Esta fascinación por la profecía infantil no es única ni exclusiva del medievo; se repite como eco constante a lo largo de la historia humana. Cuando las instituciones se desmoronan, el discurso racional fracasa y la autoridad moral desaparece emergen voces inesperadas, surgidas desde lo más profundo de la vulnerabilidad, para devolvernos una esperanza paradójica y precaria. En su inocencia y fervor, estos niños representan tanto el anhelo colectivo de renovación como la incapacidad adulta para resolver las crisis que ellos mismos han creado.
Es así como en los últimos tiempos hemos vuelto a ver, como uno de los signos de los tiempos, el fenómeno de los niños profetas. Esta nueva oleada comenzó con Greta Thunberg hace un tiempo y en nuestro medio, en los últimos años, han surgido por lo menos dos: el niño ambientalista de redes sociales y la chica libertaria que preconiza el fin de las huestes demoníacas del marxismo y el triunfo final de los ejércitos seráficos de Hayek. Estos son hoy los bastiones de sus respectivas causas y personas adultas se parapetan, sin ningún asomo de vergüenza, detrás de estos jóvenes e inexpertos paladines. Al igual que los niños de la Cruzada, nuestros jóvenes profetas ya están siendo sacrificados y vilipendiados sin que quienes los azuzan y los fomentan, de nuevo personas mayores y sin escrúpulos, hagan algo para protegerlos del martirio que casi inevitablemente sobrevendrá.

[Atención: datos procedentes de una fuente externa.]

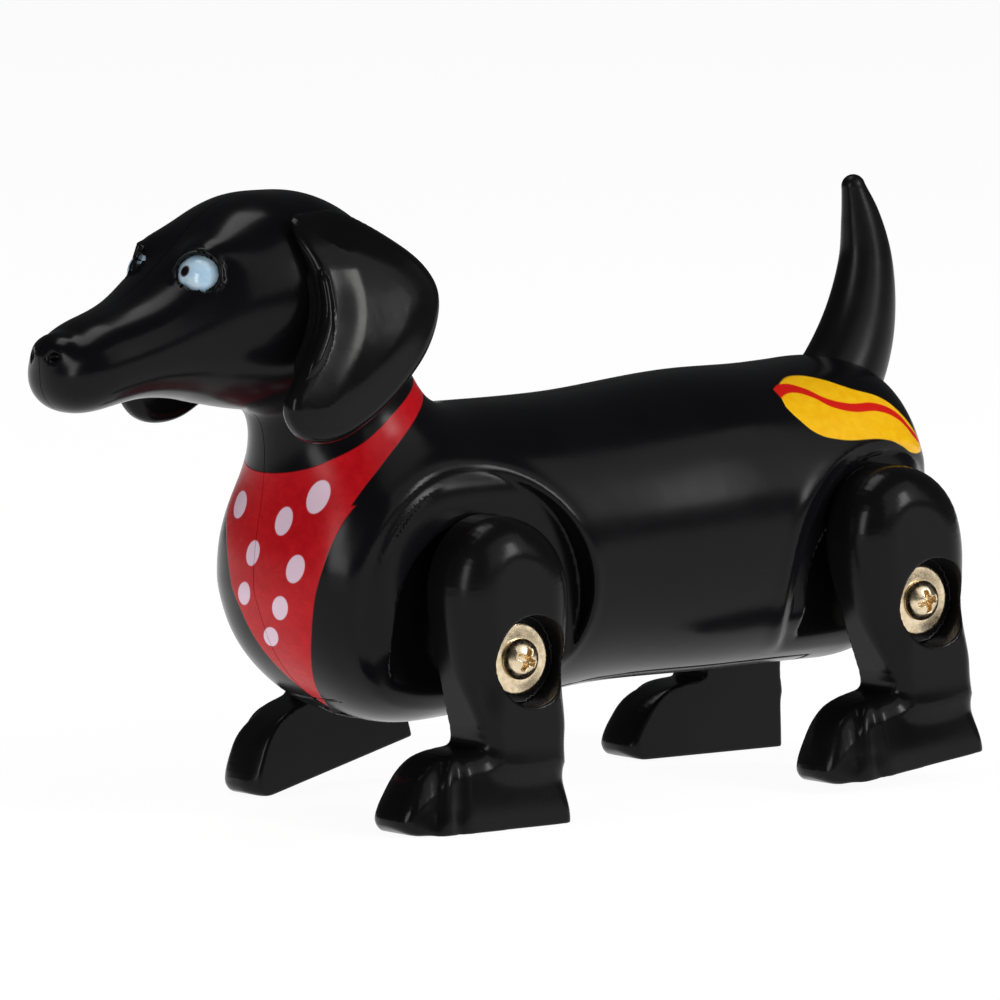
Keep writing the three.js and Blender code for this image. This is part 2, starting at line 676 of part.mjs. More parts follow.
const MATERIALS = {
  black_gloss: { color: 0x0c0c0d, roughness: 0.14 },
  black_satin: { color: 0x111112, roughness: 0.3 },
  eye_blue: { color: 0xbfdcf2, roughness: 0.12 },
  pale_gold: { color: 0xd9c39a, roughness: 0.25, metalness: 1 },
  steel: { color: 0xb9bcc0, roughness: 0.3, metalness: 1 },
  brass: { color: 0xc9a352, roughness: 0.3, metalness: 1 },
  nylon_white: { color: 0xe9e7df, roughness: 0.45 },
  abs_grey: { color: 0x3a3c40, roughness: 0.5 },
  board_green: { color: 0x1f5b35, roughness: 0.5 },
  wire_red: { color: 0xb3201c, roughness: 0.45 },
  wire_black: { color: 0x17171a, roughness: 0.45 },
};

const dog = new THREE.Group();

function addPart(name, finish, solid) {
  const mesh = new THREE.Mesh(toGeometry(solid), new THREE.MeshStandardMaterial(MATERIALS[finish]));
  mesh.name = name;
  dog.add(mesh);
}

function addShells() {
  const shells = halfShells();
  addPart('body_shell_left', 'black_gloss', shells[1]);
  addPart('body_shell_right', 'black_gloss', shells[-1]);
  addPart('tail', 'black_satin', tailSolid(0));
  const headGrown = join([bodyLoft(HEAD, -GAP, 0.95), neckLoft(-GAP), bodyLoft(TORSO, -GAP, 0.9)]);
  for (const [name, side] of [['left', 1], ['right', -1]]) {
    addPart(`ear_${name}`, 'black_gloss', earSolid(side, headGrown));
    addPart(`eye_${name}`, 'eye_blue', eyeBall(side, EYE.r));
  }
  SHELL_SCREWS.forEach(({ x, z, head }, i) => {
    addPart(`shell_screw_${i + 1}`, 'steel', screwY(x, z, -head, -1, 2.1, 1.4, 0.95, head + 2.6));
  });
}

function addCrankSet(end, axle) {
  addPart(`${end}_axle`, 'steel', axleBar(axle));
  for (const [name, side] of [['left', 1], ['right', -1]]) {
    addPart(`${end}_${name}_axle_bush`, 'brass', axleBush(axle, side));
    addPart(`${end}_${name}_crank_disc`, 'nylon_white', crankDisc(axle, side));
    addPart(`${end}_${name}_leg`, 'black_gloss', placedLeg(axle, side));
    addPart(`${end}_${name}_leg_washer`, 'pale_gold', washer(axle, side));
    addPart(`${end}_${name}_leg_screw`, 'pale_gold', legScrew(axle, side));
  }
}

function addDrive() {
  addPart('front_worm_wheel', 'nylon_white', wormWheel(FRONT_AXLE, 0, SHAFT_Z - FRONT_AXLE.z - WHEEL_R));
  addPart('rear_worm_wheel', 'nylon_white', wormWheel(REAR_AXLE, 0, SHAFT_Z - REAR_AXLE.z - WHEEL_R));
  addPart('front_worm', 'brass', worm(FRONT_AXLE.x, SHAFT_Z - FRONT_AXLE.z - WHEEL_R, 0));
  addPart('rear_worm', 'brass', worm(REAR_AXLE.x, SHAFT_Z - REAR_AXLE.z - WHEEL_R, 0));
  addPart('worm_shaft', 'steel', barX(SHAFT_R, 0, SHAFT_Z, -56.4, 13.2, 10));
  addPart('spur_gear', 'nylon_white', gearX(SPUR_MODULE, SPUR_TEETH, Math.PI / 2, 0, SHAFT_Z, SPUR_X,
    SPUR_X + 2.4, SHAFT_R + 0.1));
  addPart('motor_pinion', 'brass', motorPinion());
  addPart('motor_can', 'steel', motorCan());
  addPart('motor_end_cap', 'abs_grey', motorCap());
}

function addChassis() {
  addPart('chassis_left', 'abs_grey', chassisPlate(1));
  addPart('chassis_right', 'abs_grey', chassisPlate(-1));
  addPart('front_shaft_wall', 'abs_grey', shaftWall(11.2, 12.8));
  addPart('rear_shaft_wall', 'abs_grey', shaftWall(-55.4, -54.2));
  addPart('motor_cradle', 'abs_grey', motorCradle());
  addPart('circuit_board', 'board_green', circuitBoard());
  const redRun = [[-23.3, 2, 33.2], [-19, 4.4, 33.2], [-14, 3.8, 33.4], [-9.9, 3.4, 33.5]];
  addPart('motor_wire_red', 'wire_red', wireTube(redRun));
  addPart('motor_wire_black', 'wire_black',
    wireTube([[-23.3, -2, 33.2], [-19, -4.4, 33.2], [-14, -3.8, 33.4], [-9.9, -3.4, 33.5]]));
}

function addBatteryBay() {
  CELL_X.forEach((x, i) => addPart(`button_cell_${i + 1}`, 'steel', cell(x)));
  addPart('battery_tray', 'abs_grey', batteryTray());
  addPart('battery_contact_rear', 'brass', batteryContact(CELL_X[0] - CELL_R - 1.3));
  addPart('battery_contact_front', 'brass', batteryContact(CELL_X[2] + CELL_R + 0.9));
  addPart('battery_door', 'black_gloss', batteryDoor());
  addPart('battery_door_screw', 'steel', doorScrew());
  addPart('switch_housing', 'abs_grey', switchHousing());
  addPart('switch_slider', 'black_satin', switchSlider());
}

addShells();
addCrankSet('front', FRONT_AXLE);
addCrankSet('rear', REAR_AXLE);
addDrive();
addChassis();
addBatteryBay();

dog.position.x = -MIDDLE_X;

export default dog;
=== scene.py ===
import json
import math
import bmesh
import bpy
import numpy as np
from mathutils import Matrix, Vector
from mathutils.geometry import delaunay_2d_cdt


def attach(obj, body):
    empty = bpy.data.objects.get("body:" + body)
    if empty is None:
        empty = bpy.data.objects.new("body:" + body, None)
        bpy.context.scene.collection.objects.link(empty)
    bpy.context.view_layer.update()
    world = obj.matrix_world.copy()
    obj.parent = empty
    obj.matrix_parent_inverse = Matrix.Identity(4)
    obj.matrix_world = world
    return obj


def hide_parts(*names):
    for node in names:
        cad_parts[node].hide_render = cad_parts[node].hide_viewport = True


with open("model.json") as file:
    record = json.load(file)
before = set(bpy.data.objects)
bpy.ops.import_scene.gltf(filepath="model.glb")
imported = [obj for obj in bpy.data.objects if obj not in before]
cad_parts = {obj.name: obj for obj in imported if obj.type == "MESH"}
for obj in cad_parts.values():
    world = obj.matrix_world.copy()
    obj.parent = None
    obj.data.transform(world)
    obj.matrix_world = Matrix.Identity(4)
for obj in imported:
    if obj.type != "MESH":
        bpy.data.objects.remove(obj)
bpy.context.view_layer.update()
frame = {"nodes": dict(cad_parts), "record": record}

MM = 0.001
SHIFT = 1.4          # the frame's X is this much more than the X that the body, head and ears are drawn in
WALL = 1.25          # shell thickness
SEAM = 0.05          # half the gap between the two shells
SIDES = ((1, 'left'), (-1, 'right'))


# ---------------------------------------------------------------- curves and fields

def hermite(xs, ys):
    """A smooth curve through given stations, straight beyond its ends."""
    xs, ys = np.array(xs, float), np.array(ys, float)
    slopes = np.gradient(ys, xs)

    def at(x):
        k = np.clip(np.searchsorted(xs, x) - 1, 0, len(xs) - 2)
        w = xs[k + 1] - xs[k]
        t = (x - xs[k]) / w
        tc = np.clip(t, 0, 1)
        a = (1 + 2 * tc) * (1 - tc) ** 2 * ys[k] + tc * (1 - tc) ** 2 * w * slopes[k]
        b = tc ** 2 * (3 - 2 * tc) * ys[k + 1] + tc ** 2 * (tc - 1) * w * slopes[k + 1]
        over = (t - tc) * w
        return a + b + over * np.where(t > 1, slopes[k + 1], slopes[k])
    return at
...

Porque la lección última de la Cruzada de los Niños es amarga. Detrás de la fascinación y el romanticismo se oculta una tragedia: miles de vidas inocentes perdidas, niños que terminaron vendidos como esclavos o abandonados a una muerte anónima lejos de sus hogares. La sociedad que elevó sus voces, pronto olvidó sus rostros. Pues ese es el destino de los niños profetas: ser utilizados por adultos inescrupulosos, predicar con dulzura, fervor e inocencia, crecer demasiado pronto para finalmente ser olvidados y abandonados.
Hoy, mirar hacia aquella cruzada infantil del siglo XIII debería servirnos no solo para comprender nuestra fascinación por la pureza perdida, sino también para advertirnos sobre los peligros de instrumentalizar la inocencia. Escuchar las voces de la infancia es importante, pero lo es más no cargarles a ellos el peso de resolver las crisis creadas por adultos que olvidaron cómo actuar con responsabilidad y decoro.